When you start watching this film, its disgusting and offensive, more so the treatment of Martin by his mother, who blames him for putting her husband, his father, away in jail, despite the father sexually abusing him. He seems to be able to attack people indiscriminately and with ease. And then you realise that this is just a terrible, terrible film. I can't even say its a parody, because that would suggest that the filmmakers where capable of understanding something other then their masturbatory ideas of what a horror film should be. This film throws every cliche at you, so much so it even becomes boring. It's like this film is playing chicken with the audience: lets see who can be the most disgusted first.

This movie plays to the lowest common denominator, and gives no fucks to the intelligence of the audience. This is a video nasty made 30 years too late. This is a William Castle gimmick that people can see right through. Where there should be wit and integrity, there are fart noises and masturbating with sandpaper. Even the ending is a cop out.



When there's nothing left to mock, you mock yourself. While the previous two films hinted at some absurd humour, this one goes full bat shit crazy, even mocking Ebert's criticisms at one point. Laser and Harvey return in yet another meta retelling, this time with Laser as a screaming manic prison warden, who likes to snack on dried clitorises, and Harvey as his poorly Southern-accented accountant. The self-referencing is out of control, as not only do they show off the previous films again, but they discuss the South Park episode and the porn parodies. Tom Six himself even pops in as himself to give approval to the prison using the human centipede idea as the ultimate prison deterrent.

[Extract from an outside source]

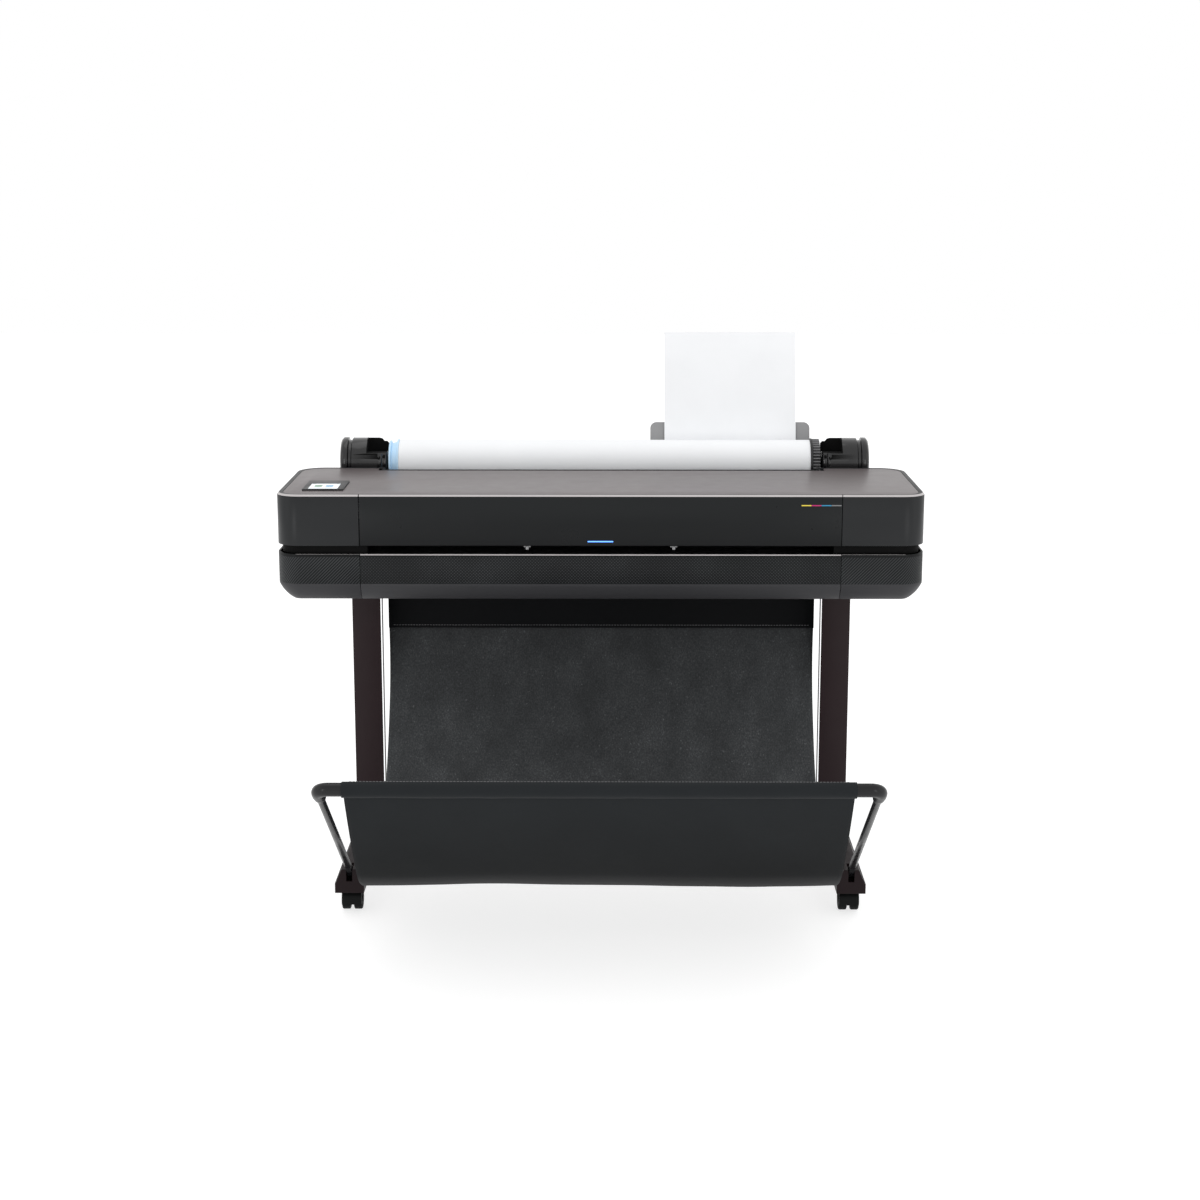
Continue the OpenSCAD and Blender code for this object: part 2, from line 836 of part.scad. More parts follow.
caster_wheels(-1, swivel_y[0]);  // caster_wheels_front_left
caster_wheels(1, swivel_y[0]);  // caster_wheels_front_right
caster_wheels(-1, swivel_y[1]);  // caster_wheels_rear_left
caster_wheels(1, swivel_y[1]);  // caster_wheels_rear_right
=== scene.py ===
"""The looks of a large format plotter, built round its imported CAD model."""

import json
import math

import bmesh
import bpy
from mathutils import Matrix, Vector, noise

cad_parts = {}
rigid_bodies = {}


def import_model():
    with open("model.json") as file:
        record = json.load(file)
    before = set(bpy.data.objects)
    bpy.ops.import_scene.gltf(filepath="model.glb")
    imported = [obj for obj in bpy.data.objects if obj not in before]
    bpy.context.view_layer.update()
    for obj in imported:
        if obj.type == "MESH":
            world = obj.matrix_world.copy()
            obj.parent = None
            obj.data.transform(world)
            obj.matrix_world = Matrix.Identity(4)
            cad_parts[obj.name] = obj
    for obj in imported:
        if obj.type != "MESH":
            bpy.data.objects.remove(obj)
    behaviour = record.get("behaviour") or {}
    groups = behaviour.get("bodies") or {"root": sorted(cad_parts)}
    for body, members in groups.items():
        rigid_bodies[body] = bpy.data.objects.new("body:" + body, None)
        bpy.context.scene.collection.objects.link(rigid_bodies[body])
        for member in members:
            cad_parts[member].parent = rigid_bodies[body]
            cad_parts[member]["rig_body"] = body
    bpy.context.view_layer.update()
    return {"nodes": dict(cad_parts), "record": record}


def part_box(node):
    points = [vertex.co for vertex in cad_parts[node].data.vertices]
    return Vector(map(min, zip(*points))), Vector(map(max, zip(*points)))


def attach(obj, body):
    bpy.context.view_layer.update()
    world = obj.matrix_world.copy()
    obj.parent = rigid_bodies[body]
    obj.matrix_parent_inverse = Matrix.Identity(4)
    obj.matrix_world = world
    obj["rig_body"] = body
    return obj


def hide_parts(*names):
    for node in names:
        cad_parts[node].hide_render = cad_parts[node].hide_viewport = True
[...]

Six drastically over estimates the star power of Laser. A screaming racist misogynist as your lead character, as someone who appears in nearly every scene of the film, is the worst part of this film. It is quickly grating, and any kind of effectiveness he gave as Dr. Heiter in the first film is swiftly pulled out from under your feet in this hateful role. The promise of a Hollywood actor may of been delivered, but Eric Roberts as the Governor looks like he is there because he had nothing better to do. A satire of people's views about prisoners is attempted, but to no degree does the story even take it seriously. Clayton Rohner as Dr. Jones is perhaps the most interesting character, an unlicensed doctor with conflicting attitudes towards the human centipede, but is underused.

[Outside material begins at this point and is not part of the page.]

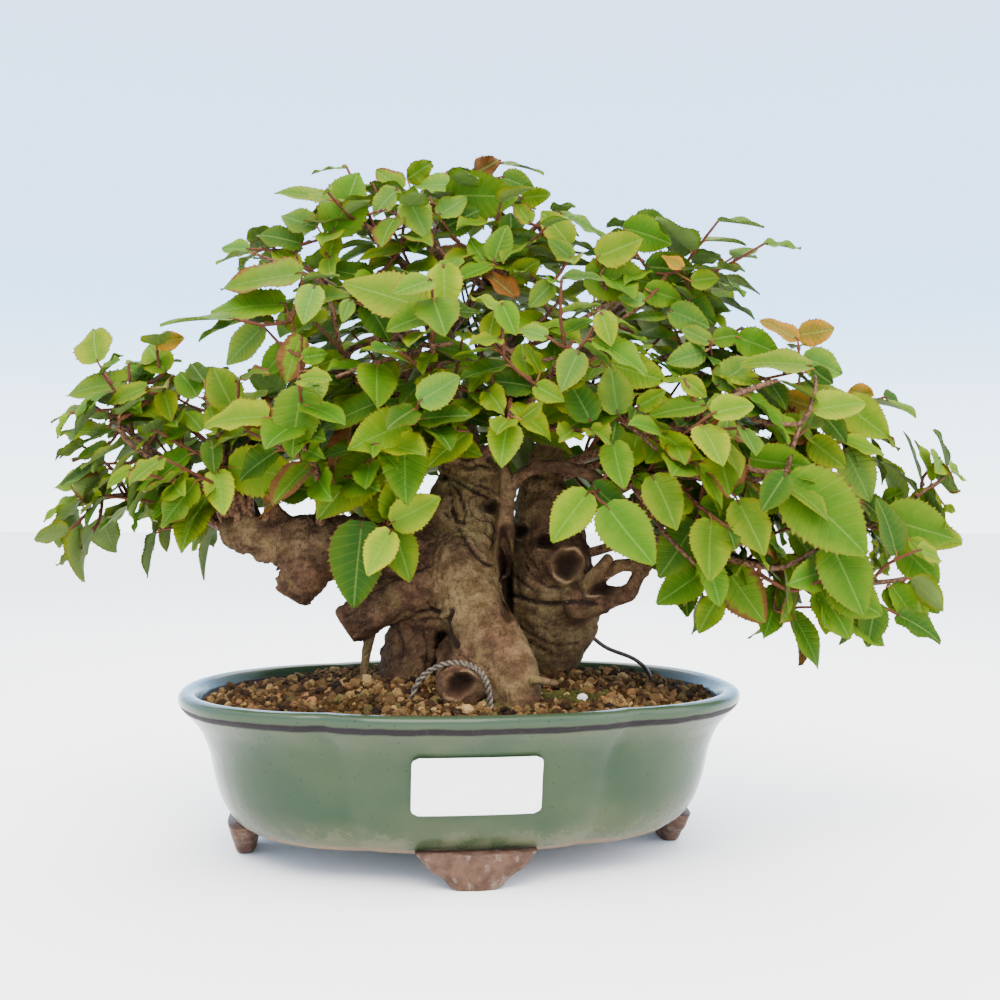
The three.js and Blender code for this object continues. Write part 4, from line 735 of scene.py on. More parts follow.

This film so desperately wants to be a grindhouse masterpiece, a shock horror to tell your friends about. The first film may have succeeded with that, but this one has flushed any goodness out of its system. Like the prisoners in this version, it would need a healthy injection of revitalising vitamins in order to survive, but instead it is left to decay. By the end of it, this franchise ceases to be horrifying, or funny even, but just boring. This is what happens when you become complacent.


I've heard these films describe as being "genius", and usually as being abhorrent. The truth? These are just plain bad. The shocks are forced, and there is no actual attempt to make these films good. I understand that not every film has to be enjoyable, but can't I at least maybe appreciate the effort? Whatever Tom Six does next it will get attention, but please god try harder, man. And don't ever watch these films one after each other. You will just end up with a headache.

But what if this was a trick or treat piece of candy? Hell, you wouldn't even go to this house for candy. Give this house a wide berth.